Trade under open account is a method of movement of goods under sales contracts on credit terms. Transactions under this method are very risky unless exporters secure payments through arrangements of guarantees from external sources.

In the context of Bangladesh, most imports are executed under LC method. Import policy order (IPO) of the Government permits imports of industrial inputs and capital machinery irrespective of amounts without LCs. Commercial imports are permissible by sales contracts up to the indicative limit. But imports without LCs are very rare.

With regards to exports of our country, exporters are forced to export on sales contracts with credit facilities to importers though they need input imports on LCs from suppliers nominated by importers. Documents are released against acceptance by importers.

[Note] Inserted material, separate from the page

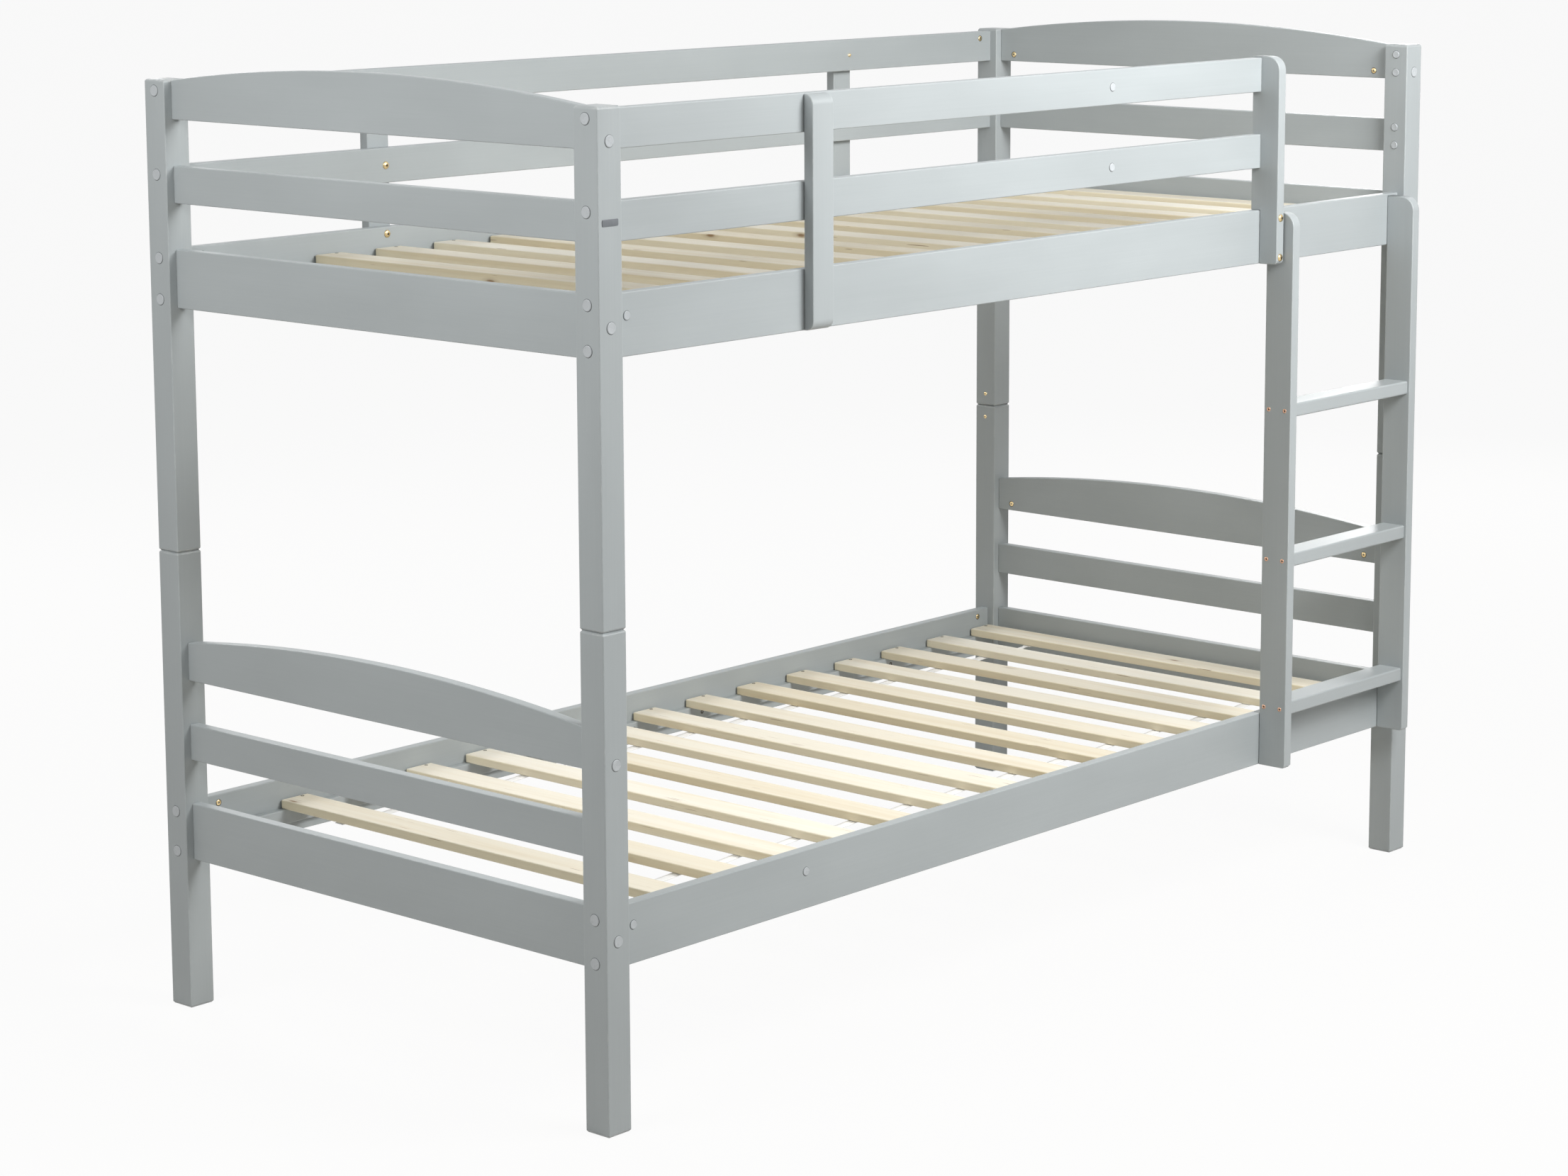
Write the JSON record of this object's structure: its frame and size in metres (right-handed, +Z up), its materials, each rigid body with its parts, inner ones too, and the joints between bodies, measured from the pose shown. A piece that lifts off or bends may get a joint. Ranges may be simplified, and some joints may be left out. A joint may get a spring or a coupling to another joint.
{
  "type": "bunk bed",
  "caption": "Grey painted pine bunk bed with pale slatted decks, guard rails and a front ladder; it lifts apart into single beds",
  "frame": {"origin": "on the floor, under the middle of the bounding box of the whole bed with its ladder", "axes": "+X along the bed with the ladder at the +X end, the ladder side faces -Y, +Z up"},
  "size_m": [2.1028, 1.0322, 1.5155],
  "materials": {
    "painted_wood": "grey satin paint on pine",
    "slat_wood": "planed bare pine",
    "dowel_wood": "bare beech",
    "tape": "white woven tape",
    "steel": "zinc plated",
    "brass": "brass plated steel",
    "cap_plastic": "light grey plastic",
    "plate": "dark anodised, plain"
  },
  "bodies": {
    "lower_bed": {"lower_post_front_left": "painted_wood", "lower_post_front_right": "painted_wood", "lower_post_back_left": "painted_wood", "lower_post_back_right": "painted_wood", "lower_left_deep_rail": "painted_wood", "lower_left_middle_rail": "painted_wood", "lower_left_arched_rail": "painted_wood", "lower_right_deep_rail": "painted_wood", "lower_right_middle_rail": "painted_wood", "lower_right_arched_rail": "painted_wood", "lower_front_side_rail": "painted_wood", "lower_front_ledger": "painted_wood", "lower_back_side_rail": "painted_wood", "lower_back_ledger": "painted_wood", "lower_slats": "slat_wood", "lower_slat_tapes": "tape", "lower_bolts": "steel", "lower_barrel_nuts": "steel", "lower_plastic_caps": "cap_plastic", "lower_dowels": "dowel_wood", "lower_pin_screws": "brass", "connecting_pins": "steel"},
    "upper_bed": {"upper_post_front_left": "painted_wood", "upper_post_front_right": "painted_wood", "upper_post_back_left": "painted_wood", "upper_post_back_right": "painted_wood", "upper_left_deep_rail": "painted_wood", "upper_left_middle_rail": "painted_wood", "upper_left_arched_rail": "painted_wood", "upper_right_deep_rail": "painted_wood", "upper_right_middle_rail": "painted_wood", "upper_right_arched_rail": "painted_wood", "upper_front_side_rail": "painted_wood", "upper_front_ledger": "painted_wood", "upper_back_side_rail": "painted_wood", "upper_back_ledger": "painted_wood", "upper_slats": "slat_wood", "upper_slat_tapes": "tape", "upper_bolts": "steel", "upper_barrel_nuts": "steel", "upper_plastic_caps": "cap_plastic", "upper_dowels": "dowel_wood", "upper_pin_screws": "brass", "front_guard_rail_lower": "painted_wood", "front_guard_rail_upper": "painted_wood", "back_guard_rail_lower": "painted_wood", "back_guard_rail_upper": "painted_wood", "front_guard_upright_middle": "painted_wood", "front_guard_upright_end": "painted_wood", "back_guard_upright_left": "painted_wood", "back_guard_upright_right": "painted_wood", "ladder_stile_left": "painted_wood", "ladder_stile_right": "painted_wood", "ladder_rung_top": "painted_wood", "ladder_rung_middle": "painted_wood", "ladder_rung_bottom": "painted_wood", "guard_bolts": "brass", "ladder_bolts": "brass", "blank_plate": "plate"}
  },
  "joints": [
    {"name": "upper_bed_lift", "type": "slide", "parent": "lower_bed", "child": "upper_bed", "axis": [0, 0, 1], "range_m": [0, 0.06]}
  ]
}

Payment defaulting by importers on payment due date is not taken care of by banks abroad. Such records of occurrences are many if looked closely in export trade of Bangladesh. While our imports are executed under LCs for which foreign exporters are in safe position. Documentary collections without LCs against import trade are very few.

Central bank has already allowed export under open account with payment undertakings from external sources including early payment options. Under open account export, importers import goods on sales contracts with credit facilities. On payment date, default by importers results in financial loss to exporters since legal procedures to realize payments are not so easy. As such, there need payments guarantees from external sources. The cost for such guarantees need to be borne by exporters. In case of LC method, importers arrange payment guarantees through issuance of LC by their banks. The costs for issuing guarantees in the form of LCs are borne by importers.

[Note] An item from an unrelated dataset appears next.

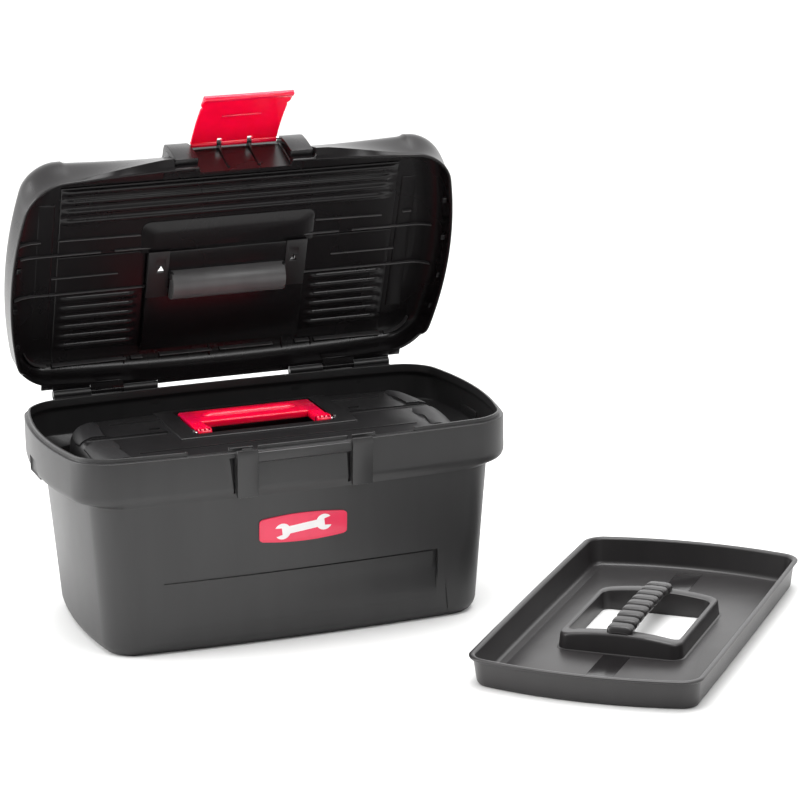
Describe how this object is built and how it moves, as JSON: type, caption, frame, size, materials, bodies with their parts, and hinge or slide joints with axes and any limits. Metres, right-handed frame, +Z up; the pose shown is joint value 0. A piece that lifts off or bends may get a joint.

Bangladesh is still in export basket with consumer goods, including limited durable items. Consumer goods should be sold on cash. Despite easy market access, our exporters face competition from many countries, leading to execute export on sales contracts under credit (DA) terms with adverse conditions. As per central bank’s rules, exporters should make their payment safe through payment commitments from banks/insurance/ trade financing entities/factoring companies/supply chain financiers abroad, with early payment options before maturity. For the payments guarantees, exporters bear cost to avoid payment default by importers abroad.

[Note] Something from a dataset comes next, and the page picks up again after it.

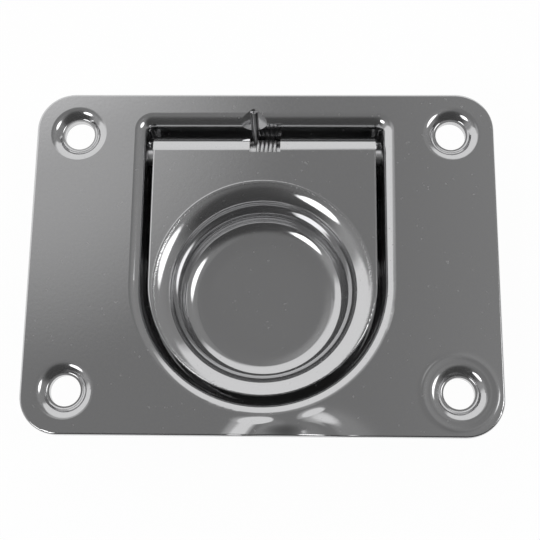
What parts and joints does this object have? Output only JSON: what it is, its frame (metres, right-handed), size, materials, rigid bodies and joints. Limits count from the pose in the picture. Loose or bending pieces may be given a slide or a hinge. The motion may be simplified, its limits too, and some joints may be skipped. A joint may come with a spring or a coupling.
{
  "type": "recessed pull handle",
  "caption": "Flush-mounted stamped pull handle: a D-shaped pan in a rectangular screw-down flange, with a spring-returned lift ring on a pin hinge.",
  "frame": {"origin": "centre of the flange's underside, the plane that lies on the panel, midway between the four screw holes", "axes": "+Z out of the panel towards the hand, +X across the plate's long side, +Y towards the hinge"},
  "size_m": [0.076, 0.057, 0.0119],
  "materials": {
    "plate_steel": "mirror-polished stainless sheet",
    "ring_steel": "mirror-polished stainless sheet",
    "pin_steel": "drawn stainless wire",
    "spring_steel": "bright drawn spring wire"
  },
  "bodies": {
    "base": {"base_plate": "plate_steel", "hinge_pin": "pin_steel", "torsion_spring": "spring_steel"},
    "ring": {"lift_ring": "ring_steel"}
  },
  "joints": [
    {"name": "ring_hinge", "type": "hinge", "parent": "base", "child": "ring", "pos_m": [0, 0.0186, -0.0023], "axis": [-1, 0, 0], "range_deg": [0, 90], "stiffness_Nm_per_rad": 0.02, "springref_deg": -60.16, "deforming": ["torsion_spring"]}
  ]
}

Presently, Bangladesh import intermediate goods in different ways. They are - LCs on deferred terms, buyer’s credit by external banks against acceptance of importer’s banks, financing by offshore banking services against deferred LCs. Sales contracts are permissible for imports of intermediate goods and capital machinery. But sales contracts are rarely used. Despite stable country rating and no record of import payment defaults, foreign suppliers are reluctant to supply goods under sales contracts on permissible credit terms. It is ridiculous that foreign suppliers are doing business with Bangladesh but they do not follow what Bangladeshi importers say. On the other hand, we find that our exporters comply with what importers say. Exporters ship goods on credit terms under sales contracts. They import raw materials from suppliers nominated by importers. Exporters arrange payment undertaking with early payments at their own costs. It means that our exporters are working in buyer’s market. Bangladesh is importing huge goods. Being importers in huge amount, we should not work under seller’s market, rather foreign exporters should treat us as buyer’s market. Where the problem lies is a question. But we can try to convert ourselves and do work as seller’s market when we import.

To be in favorable position, we need to have capacity to import goods on FOB basis. In this case, we have appropriate shipping arrangements. Imports under sales contracts are basically executed on FOB basis. Exporters do not bear freight costs as we see in our export under sales contracts. For import under sales contracts, we need to extend supports to exporters abroad to minimize their credit risk. Supporting tools, in this context, are: importers may be required to extend corporate guarantee, personal guarantee, third party guarantee, and the like to foreign exporters as collaterals against their supplies. Policy support from regulatory authorities should be in place so that importers have general authorization to extend such undertakings and guarantees. Exporters may be assigned with inventories, bill receivables, etc. by importers as collaterals for which general authorization should also be in place.

Import under open account is a risky game to exporters abroad unless they get their receivables to be factored by banks in Bangladesh or foreign banks in association with our banks which need to reengineer their business processes. As per prevailing practice of banks, credit limit is set to their customers based on their applied needs. But factoring model is different, banks will have to give payments commitments against importers for which they will not put formal applications. Banks need to assess credit risk of importers and set counter party limits. Banks by themselves will not go for such initiatives unless administrative instructions are issued in this context. For imports of raw materials as a pitot program, authorities concerned should think of it to introduce import trade under open account.